As the decade wore on, rhino poaching increased dramatically and it became clear to those working in Kenya that traditional methods of protecting rhinos within vast but difficult-to-control protected areas had become virtually impossible. Wildlife departments, hard hit by economic woes, and in some countries by high-level corruption, were overwhelmed not only by the scale of the problem but also by highly organized and well-armed poaching gangs. With hindsight, conservation organizations and African governments, with their limited budgets, were largely powerless to deal with the strength of the socio-economic forces and the demand that was driving the illegal trade in rhino horn.
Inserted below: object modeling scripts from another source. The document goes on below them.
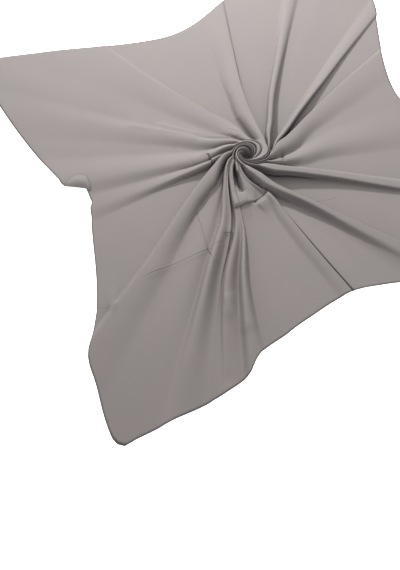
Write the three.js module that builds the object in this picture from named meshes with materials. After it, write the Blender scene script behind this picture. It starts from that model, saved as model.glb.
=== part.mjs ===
// A square headscarf of plain crepe, laid flat and twisted by hand at its middle.
// The twist stands up as a small wound rosette, and folds run out of it to a pulled-in hem.
// Units are millimetres, +Z is up, and the origin is the middle of the box's underside.
// Directions are degrees counterclockwise from +X, seen from above, about the rosette's middle.
import * as THREE from "three";

// Cloth and hem
const WALL = 1.2;
const SEAM_GAP = 0.3;
const HEM_WIDTH = 3.2;
const HEM_HEIGHT = 2.2;
const HEM_CORNER = 0.7;

// Rosette: the wound stretch at the middle of the cloth
const ROSETTE_RADIUS = 36;
const ROSETTE_WIND = 42;
const ROSETTE_RINGS = 9;
const ROSETTE_PROFILE = [
  { radius: 2, floor: 7, groove: 0 },
  { radius: 8, floor: 8.5, groove: 1 },
  { radius: 12.5, floor: 15, groove: 2 },
  { radius: 16, floor: 23, groove: 3.5 },
  { radius: 20, floor: 24, groove: 4.5 },
  { radius: 28, floor: 20, groove: 6 },
  { radius: 36, floor: 15, groove: 8 },
];

// Laid cloth: rings from the rosette out to the hem, closer together near the rosette
const LAID_RINGS = 22;
const RING_CROWDING = 1.75;
const SHARP_FOOT = 1.1;
const SOFT_FOOT = 2;
const CROWDED_SHARE = 0.6;
const FLAT_LIMIT = 0.01;

// Distances from the rosette's middle at which the table of lines gives its values
const STATIONS = [36, 60, 100, 170, 320, 600];

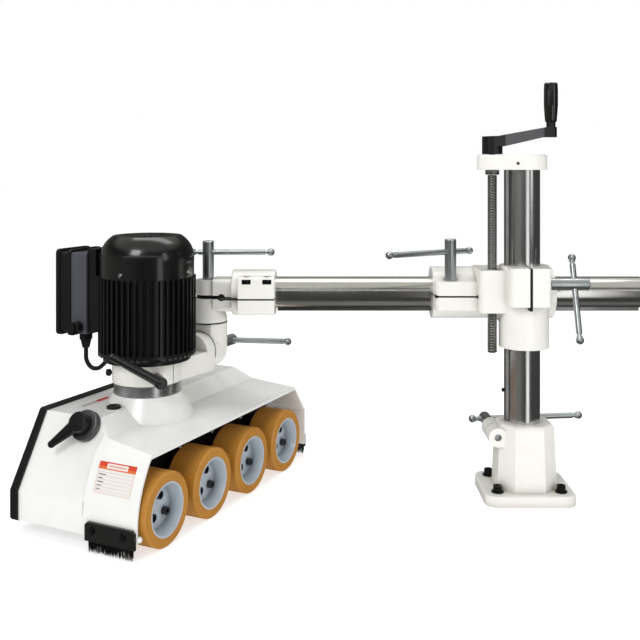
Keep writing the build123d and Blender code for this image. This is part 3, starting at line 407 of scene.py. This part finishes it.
# %% how a piece joins the model
def piece(name, form, finish, body, stands_for=()):
    """Turns a bmesh into a piece that moves with a CAD body."""
    mesh = bpy.data.meshes.new(name)
    form.to_mesh(mesh)
    form.free()
    made = bpy.data.objects.new(name, mesh)
    bpy.context.scene.collection.objects.link(made)
    mesh.materials.append(finish.material)
    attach(made, body)
    if stands_for:
        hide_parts(*stands_for)
    return made


def lathe(centre, axis, profile, steps=72, carve=None, form=None):
    """A form turned about an axis through centre from (radius, height) points.

    With carve, a function of radius, height and angle gives the radius, as a thread needs."""
    form = form or bmesh.new()
    turn = Vector((0, 0, 1)).rotation_difference(Vector(axis))
    rows = []
    for radius, height in profile:
        row = []
        for step in range(steps):
            angle = tau * step / steps
            reach = carve(radius, height, angle) if carve else radius
            spot = Vector((reach * cos(angle), reach * sin(angle), height))
            row.append(form.verts.new(Vector(centre) + turn @ spot))
        rows.append(row)
    for low, high in zip(rows, rows[1:]):
        for step in range(steps):
            after = (step + 1) % steps
            form.faces.new((low[step], low[after], high[after], high[step]))
    form.faces.new(rows[-1])
    form.faces.new(rows[0][::-1])
    for face in form.faces:
        face.smooth = len(face.verts) == 4
    return form


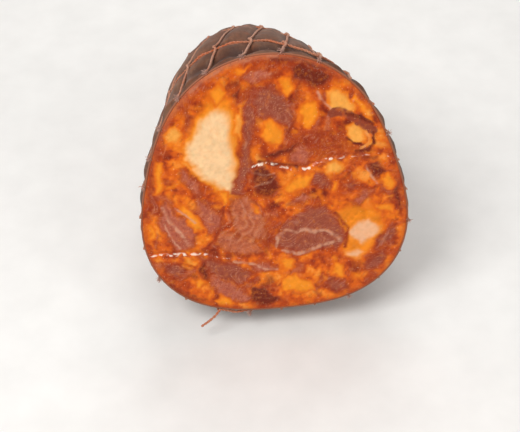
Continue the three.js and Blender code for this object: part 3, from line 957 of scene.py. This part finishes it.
# ---- Frayed ends ----
# Where the knife went through the top strands and some of the others, the plies have opened
# into small tufts of lint.


def tuft_tree():
    """Geometry Nodes: grows a tuft of bent fibres from each point, along its own way."""
    tree = bpy.data.node_groups.new("tuft", "GeometryNodeTree")
    tree.is_modifier = True
    sockets = (
        ("Roots", "NodeSocketGeometry"),
        ("Fibres", "NodeSocketInt"),
        ("Length", "NodeSocketFloat"),
        ("Thickness", "NodeSocketFloat"),
        ("Spread", "NodeSocketFloat"),
        ("Cotton", "NodeSocketMaterial"),
    )
    for name, kind in sockets:
        tree.interface.new_socket(name, in_out="INPUT", socket_type=kind)
    tree.interface.new_socket("Tufts", in_out="OUTPUT", socket_type="NodeSocketGeometry")
    nodes = Nodes(tree)
    given = nodes.add("NodeGroupInput")
    roots = nodes.add("GeometryNodeMeshToPoints", None, {"Mesh": given.output("Roots")})
    sockets = {"Geometry": roots, "Amount": given.output("Fibres")}
    roots = nodes.add("GeometryNodeDuplicateElements", {"domain": "POINT"}, sockets)
    way = nodes.add("GeometryNodeInputNamedAttribute", {"data_type": "FLOAT_VECTOR"}, {"Name": "way"})
    sockets = {0: (-1, -1, -1), 1: (1, 1, 1), "Seed": 3}
    scatter = nodes.add("FunctionNodeRandomValue", {"data_type": "FLOAT_VECTOR"}, sockets)
    sockets = {0: scatter, "Scale": given.output("Spread")}
    scatter = nodes.add("ShaderNodeVectorMath", {"operation": "SCALE"}, sockets)
    way = nodes.add("ShaderNodeVectorMath", {"operation": "ADD"}, {0: way, 1: scatter})
    turned = nodes.add("FunctionNodeAlignRotationToVector", {"axis": "Z"}, {"Vector": way})
    size = nodes.add("FunctionNodeRandomValue", None, {2: 0.35, 3: 1.2, "Seed": 5}, 1)
    reach = given.output("Length")
    middle = nodes.add("ShaderNodeCombineXYZ", None, {0: reach * 0.25, 2: reach * 0.5})
    tip = nodes.add("ShaderNodeCombineXYZ", None, {0: reach * -0.1, 2: reach})
    sockets = {"Resolution": 4, "Start": (0, 0, 0), "Middle": middle, "End": tip}
    fibre = nodes.add("GeometryNodeCurveQuadraticBezier", None, sockets)
    sockets = {"Resolution": 3, "Radius": given.output("Thickness")}
    section = nodes.add("GeometryNodeCurvePrimitiveCircle", None, sockets)
    sockets = {"Curve": fibre, "Profile Curve": section, "Fill Caps": True}
    fibre = nodes.add("GeometryNodeCurveToMesh", None, sockets)
    sockets = {"Points": roots, "Instance": fibre, "Rotation": turned, "Scale": size}
    tufts = nodes.add("GeometryNodeInstanceOnPoints", None, sockets)
    tufts = nodes.add("GeometryNodeRealizeInstances", None, {"Geometry": tufts})
    sockets = {"Geometry": tufts, "Material": given.output("Cotton")}
    tufts = nodes.add("GeometryNodeSetMaterial", None, sockets)
    nodes.add("NodeGroupOutput", None, {"Tufts": tufts})
    return tree


lint_cotton = cotton("frayed_lint", "cfa190", "c9805a", 0.3)
ways = [np.asarray(way) / np.linalg.norm(way) for way in strand_end_ways]
tuft_inputs = {
    "Fibres": 60,
    "Length": 1.7 * MM,
    "Thickness": 0.06 * MM,
    "Spread": 1.1,
    "Cotton": lint_cotton,
}
tufts = grown("frayed_ends", tuft_tree(), strand_ends, [], tuft_inputs, ways)
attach(tufts, "root")

# ---- End tie ----
# Twine wound round the gathered neck, over the strands, and knotted with two short ends.

TWINE = 1.6 * MM
TIE_TURNS = 4
TIE_PITCH = 1.9 * MM
TIE_START = 128 * MM
TIE_RADIUS = 10.5 * MM
TIE_ANGLE = 70
KNOT_SIZE = 2.2 * MM
TIE_REACH = 9 * MM
TIE_DROOP = 3.4 * MM

turns = np.linspace(0, TIE_TURNS, 40 * TIE_TURNS)
wraps = place_point(TIE_START + turns * TIE_PITCH, TIE_ANGLE + 360 * turns, TIE_RADIUS + 0 * turns, 0)
knot_along = TIE_START + TIE_TURNS * TIE_PITCH / 2
knot_row = [np.array([value]) for value in (knot_along, TIE_ANGLE, TIE_RADIUS + KNOT_SIZE)]
knot_middle = place_point(*knot_row, 0)[0]


def away_from_axis(angle):
    """The direction straight out of the body at an angle."""
    turn = math.radians(angle)
    return np.array(math.cos(turn) * across + math.sin(turn) * upward)


def by_knot(points):
    """Points given sideways, along the neck and outwards from the knot's middle."""
    knot_axes = np.stack([away_from_axis(TIE_ANGLE - 90), np.array(axis), away_from_axis(TIE_ANGLE)])
    return knot_middle + np.asarray(points) @ knot_axes


round_knot = np.linspace(0, 4 * math.pi, 120)
loop = KNOT_SIZE * (2 + np.cos(1.5 * round_knot)) / 2
knot_rise = KNOT_SIZE / 2 * np.sin(1.5 * round_knot)
knot = by_knot(np.stack([loop * np.cos(round_knot), loop * np.sin(round_knot), knot_rise], -1))
share = np.linspace(0, 1, 14)
ends = []
for side in (-1, 1):
    reach = side * TIE_REACH * share
    ends.append(by_knot(np.stack([reach, 3.8 * MM * share**1.4, -TIE_DROOP * share**2], -1)))
tie = thread(
    "end_twine",
    [wraps, knot, *ends],
    plies=3,
    diameter=TWINE,
    twist_length=5 * MM,
    step=0.5 * MM,
    cotton=twine_cotton,
)
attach(tie, "root")
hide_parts("end_tie")
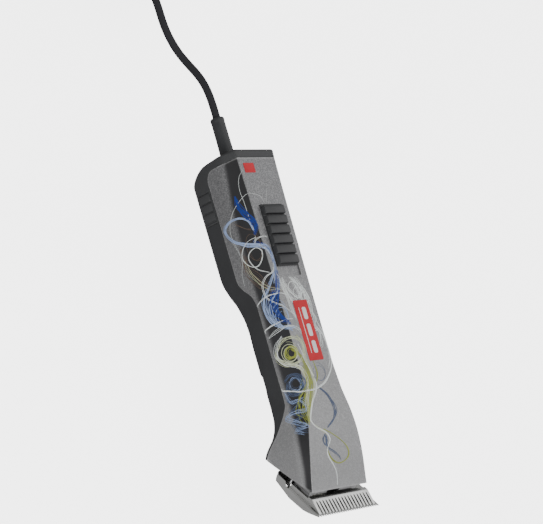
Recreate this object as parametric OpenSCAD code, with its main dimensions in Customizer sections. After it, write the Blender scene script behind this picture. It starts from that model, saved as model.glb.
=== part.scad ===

In 1977, the newly ratified CITES Convention attempted to address the continuing decline of the world’s five rhino species by enacting a ban on international trade in all rhino products. Although the ban has had little demonstrable effect on the decline in rhino numbers, it has helped by drawing considerable attention to the issue.

By the end of the decade, WWF was funding continent-wide surveys and meetings of experts in an attempt to develop strategies to save the remaining rhinos. In 1979 WWF launched Project Rhino, its first fundraising campaign aimed specifically at rhino conservation. The appeal raised almost US$1.3 million, enabling WWF to increase its commitment to rhino conservation worldwide.
The 1980s: Capture and Consolidation
With Project Rhino funds and more, the 1980s saw over 60 rhino-related projects implemented in Africa, while in-depth studies of the nature and extent of the international trade in rhino horn were carried out in the Middle East and Asia. Global funding for African rhinos by WWF rose to more than CHF13 million for projects initiated or completed during the decade.